My own belief is that the Hon. Mr. Anderson is perfectly sincere—that if he wasn’t at the start he has converted himself since. That belief rests squarely upon the obvious joy he gets out of his work. He delights in toying with his opponents, in first letting them run away with the line and then tearing out their guts. Thus with the lamented Trippe. First, he irritated that great statesman, scientifically and diabolically, and then, when Trippe suddenly went into irruption, and began bawling like 10,000 lions and hopping up and down like a hen on a stovelid, and so lost his diaphanous vestments of judicial impartiality, and stood forth, as it were, in the political altogether—then Anderson turned away from the scene and was shaken by his own snickers.

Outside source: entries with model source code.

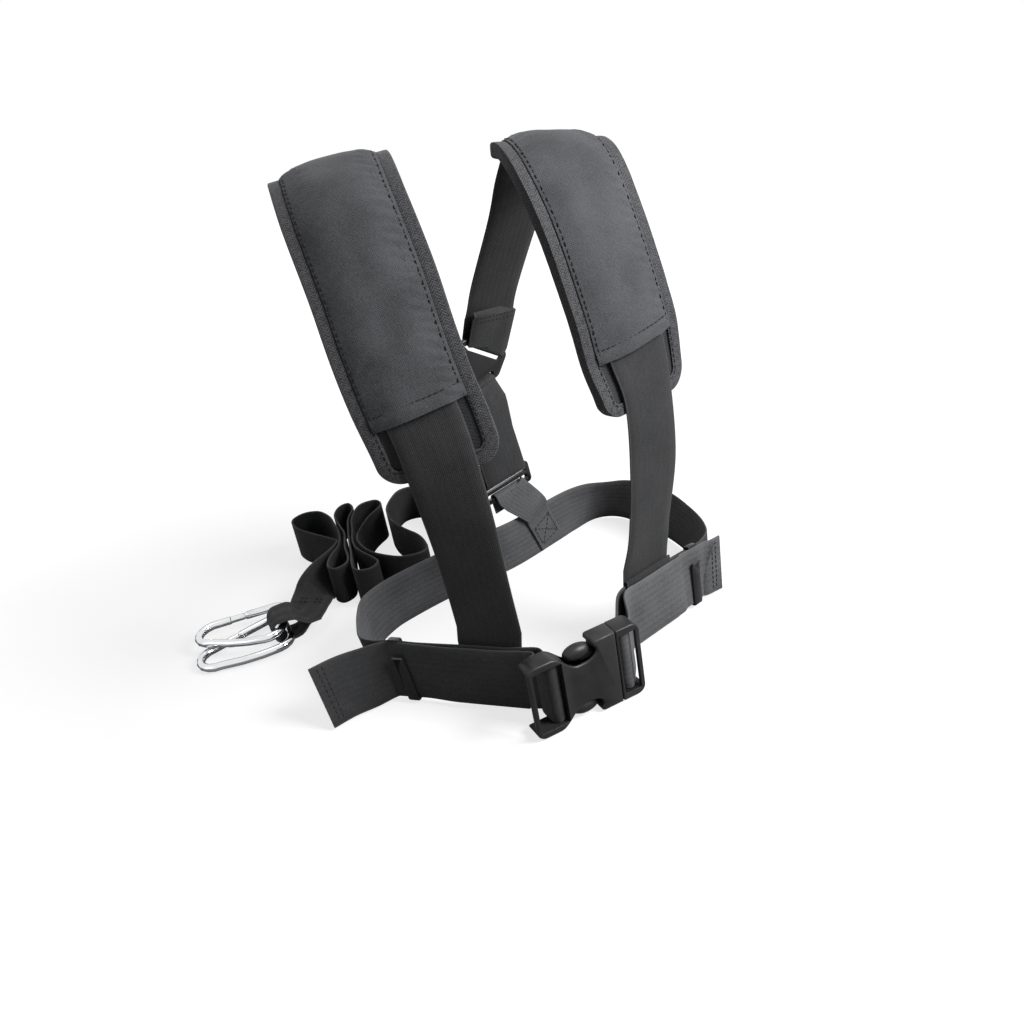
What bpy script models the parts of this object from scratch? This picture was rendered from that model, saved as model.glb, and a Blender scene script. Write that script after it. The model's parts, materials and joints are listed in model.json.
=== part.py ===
import math

import bmesh
import bpy
from mathutils import Matrix, Vector

# Driving sizes, metres
HARNESS_HEIGHT = 0.400
WEBBING_WIDTH = 0.050
WEBBING_THICKNESS = 0.0016
LAYER_GAP = 0.0004
TOUCH_GAP = 0.0003
PULL_WIDTH = 0.038
EYE_WIDTH = 0.027
PAD_WIDTH = 0.085

# Shares of the harness height: middle x, y, z, then the width's lean x, y for each unit up
BELT_ROUTE_SHARES = [
    (0.0020, -0.2893, 0.0775, -0.0200, 0.0500),
    (-0.0275, -0.2760, 0.0755, -0.0200, 0.0500),
    (-0.0575, -0.2630, 0.0730, -0.0200, 0.0500),
    (-0.0900, -0.2485, 0.0725, -0.0200, 0.0500),
    (-0.1250, -0.2330, 0.0725, -0.0200, 0.0500),
    (-0.1675, -0.2137, 0.0712, 0.0000, 0.0300),
    (-0.2250, -0.1875, 0.0700, 0.0000, 0.0200),
    (-0.2675, -0.1688, 0.0700, -0.0600, 0.0800),
    (-0.3025, -0.1512, 0.0675, -0.1500, 0.1000),
    (-0.3262, -0.1250, 0.0650, -0.1600, 0.0400),
    (-0.3375, -0.0850, 0.0630, -0.1000, 0.0000),
    (-0.3438, -0.0275, 0.0625, -0.0500, 0.0000),
    (-0.3350, 0.0250, 0.0625, -0.1000, -0.0500),
    (-0.3025, 0.0725, 0.0625, -0.1500, -0.1500),
    (-0.2600, 0.1075, 0.0625, -0.1500, -0.1500),
    (-0.1825, 0.1562, 0.0625, -0.0800, -0.1200),
    (-0.0900, 0.2050, 0.0625, -0.0200, -0.0800),
    (-0.0050, 0.2500, 0.0625, 0.0000, -0.1000),
    (0.0825, 0.3175, 0.0625, -0.0500, -0.1400),
    (0.1500, 0.3650, 0.0625, -0.0200, -0.2000),
    (0.2100, 0.3887, 0.0612, 0.0500, -0.3600),
    (0.2675, 0.3725, 0.0600, 0.1200, -0.4200),
    (0.3225, 0.3125, 0.0612, 0.1400, -0.2000),
    (0.3600, 0.2400, 0.0625, 0.0800, -0.0800),
    (0.3837, 0.1600, 0.0625, 0.0400, -0.0200),
    (0.3950, 0.0950, 0.0638, 0.0200, 0.0000),
    (0.3925, 0.0400, 0.0663, 0.0200, 0.0000),
    (0.3775, 0.0050, 0.0690, 0.0200, 0.0000),
    (0.3550, -0.0215, 0.0705, 0.0000, 0.0200),
    (0.3200, -0.0467, 0.0720, -0.0400, 0.0600),
    (0.2800, -0.0755, 0.0725, -0.0600, 0.0800),
    (0.2425, -0.1025, 0.0725, -0.0600, 0.0800),
    (0.2100, -0.1265, 0.0735, -0.0600, 0.0800),
    (0.1862, -0.1440, 0.0750, -0.0600, 0.0800),
    (0.1688, -0.1713, 0.0775, -0.0300, 0.0400),
]
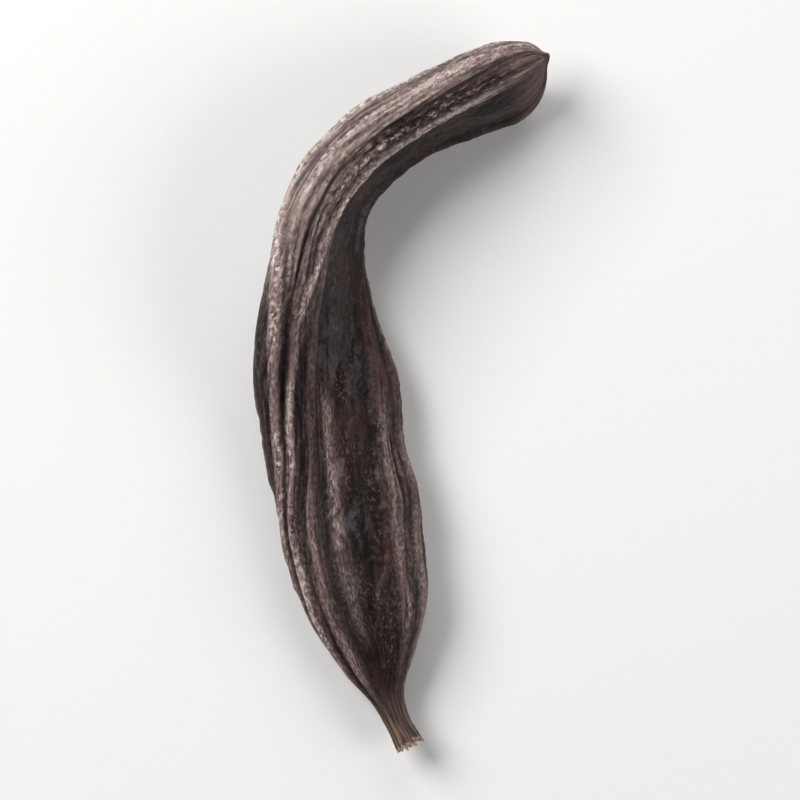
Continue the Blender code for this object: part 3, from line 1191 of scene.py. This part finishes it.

An affecting spectacle! A clever fellow! My advice to the saloonkeepers is that they imitate the Anti-Saloon League and send to distant climes for some super-Anderson. All the local wizards they have hitherto employed are now in horizontal contact with the mat. The Anti- Saloon League, I believe, is made up largely of professional moralists, which class I hold in utter abomination, and most of its doctrines seem to me to be absurd to the verge of lunacy—but it is patently better to have a bad suit and a good advocate than a good suit and a whole herd of mere bawlers.
Only 1,193 days more! But time enough to fill the jails with Sunday novel-readers!
The daily thought from “Also sprach Zarathustra”:
It is a distinction to have many virtues, but a hard lot.
Boil your drinking water! Cover your garbage can! Mourn the Boom with piteous lamentations! Help Harry! Swat the fly!